Bloomberg did even better than the WSJ. His Bloomberg Terminal became the defacto portal for financial data and analysis. Providing a proprietary nuts to bolts solution helped make Bloomberg a billionaire many times over.

The biggest failure of the mainstream media is the assumption that quantity was an equal substitute to quality. Cable news was the beginning of the end for the networks. Not only did it provide saturation of whatever story was leading the headlines but it pioneered the notion that it was OK to be openly partisan. The worst assumption being that having two partisans argue about a topic was an adequate substitute for accurately reporting on the subject.

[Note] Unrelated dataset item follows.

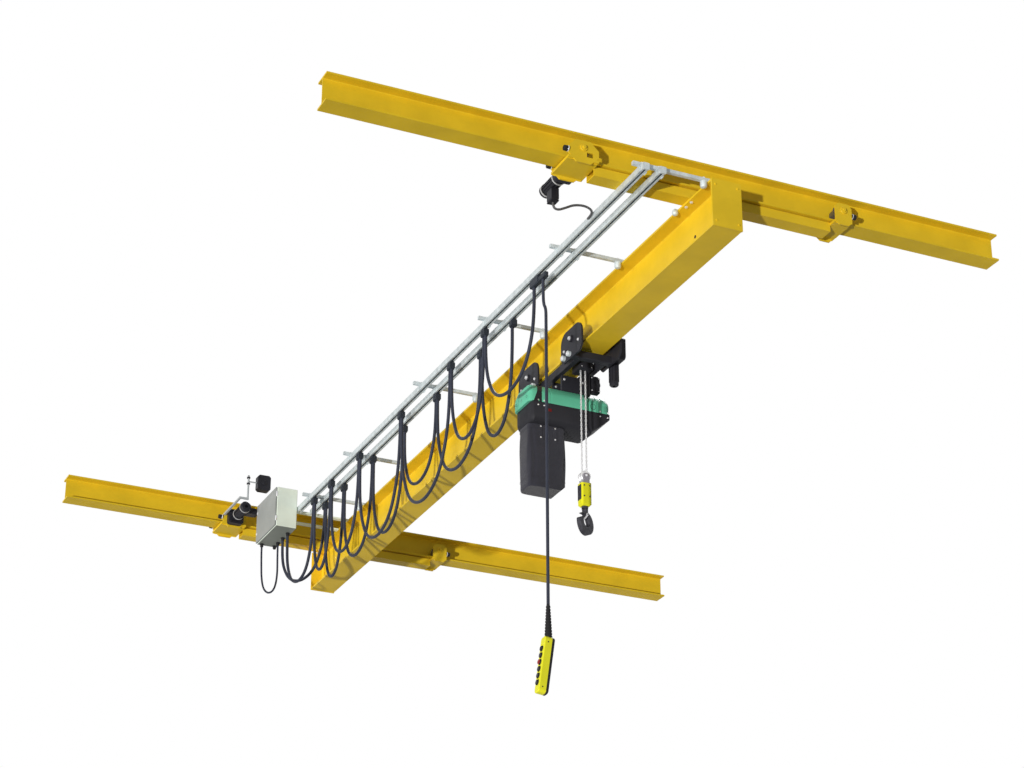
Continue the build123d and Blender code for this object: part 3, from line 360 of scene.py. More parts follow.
def add_box(bm, low, high, bevel=0.0):
    """A box between two corners with rounded edges."""
    size = Vector(high) - Vector(low)
    centre = (Vector(high) + Vector(low)) / 2
    place = Matrix.Translation(centre) @ Matrix.Diagonal((*size, 1))
    verts = bmesh.ops.create_cube(bm, size=1, matrix=place)["verts"]
    if bevel:
        edges = list(dict.fromkeys(edge for vert in verts for edge in vert.link_edges))
        bmesh.ops.bevel(bm, geom=edges, offset=bevel, segments=2, affect="EDGES", clamp_overlap=True)


def circle(bm, middle, radius, side, other, segments):
    """A ring of points about a middle, in the plane of two directions."""
    ring = []
    for number in range(segments):
        turn = 2 * math.pi * number / segments
        ring.append(bm.verts.new(middle + radius * (side * math.cos(turn) + other * math.sin(turn))))
    return ring


def add_lathe(bm, start, axis, profile, segments=24):
    """A turned shape: profile is a list of (distance along the axis, radius)."""
    axis = Vector(axis).normalized()
    side = axis.orthogonal().normalized()
    other = axis.cross(side)
    rings = []
    for along, radius in profile:
        middle = Vector(start) + axis * along
        if radius == 0:
            rings.append([bm.verts.new(middle)])
        else:
            rings.append(circle(bm, middle, radius, side, other, segments))
    for first, second in zip(rings, rings[1:]):
        if len(second) > 1:
            join_rings(bm, (first, second))
            continue
        for number in range(segments):
            bm.faces.new((first[number], first[(number + 1) % segments], second[0]))
    for ring, flip in ((rings[0], True), (rings[-1], False)):
        if len(ring) > 1:
            bm.faces.new(reversed(ring) if flip else ring)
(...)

The Internet drove the stake through the TV news hour and news papers and publications in several ways. (1) News could now be acquired on demand. (2) Individuals could get a lot more detail and perspectives on a story than they ever could with traditional sources and (3) The diverse viewpoints on the Internet made it painfully clear how poor a job the "professionals" were doing. Dan Rather & the CBS phony document meltdown being just one of many examples.

Customers will still pay for good reporting. The challenge for the legacy media is to actually get back to doing more of it.
# posted by Blogger Joe
7/11/2009 12:05 PM   
The quantity problem isn't given enough attention. The explosion of news outlets diluted the talent pool of any given reporting organization. The major point being that your average reporter lacks genuine curiosity, is unable to follow a story logically and, above all, isn't a very good writer.
# posted by Blogger chosha
7/12/2009 9:27 AM   
I can't imagine getting all the news I need from Fox (or their affiliate). Plus they make me want to throw things at the TV.

Funny the comment about young Japanese thinking McD's is a Japanese company. I have fond memories of trying to convince various Japanese people that the 'we're closing, go home' tune was originally a Scottish song called Auld Lang Syne that people sing at New Year's. :) They think Hotaru no Hikari is sung to an original tune. More fun can be had by explaining that tempura originated in Portugal.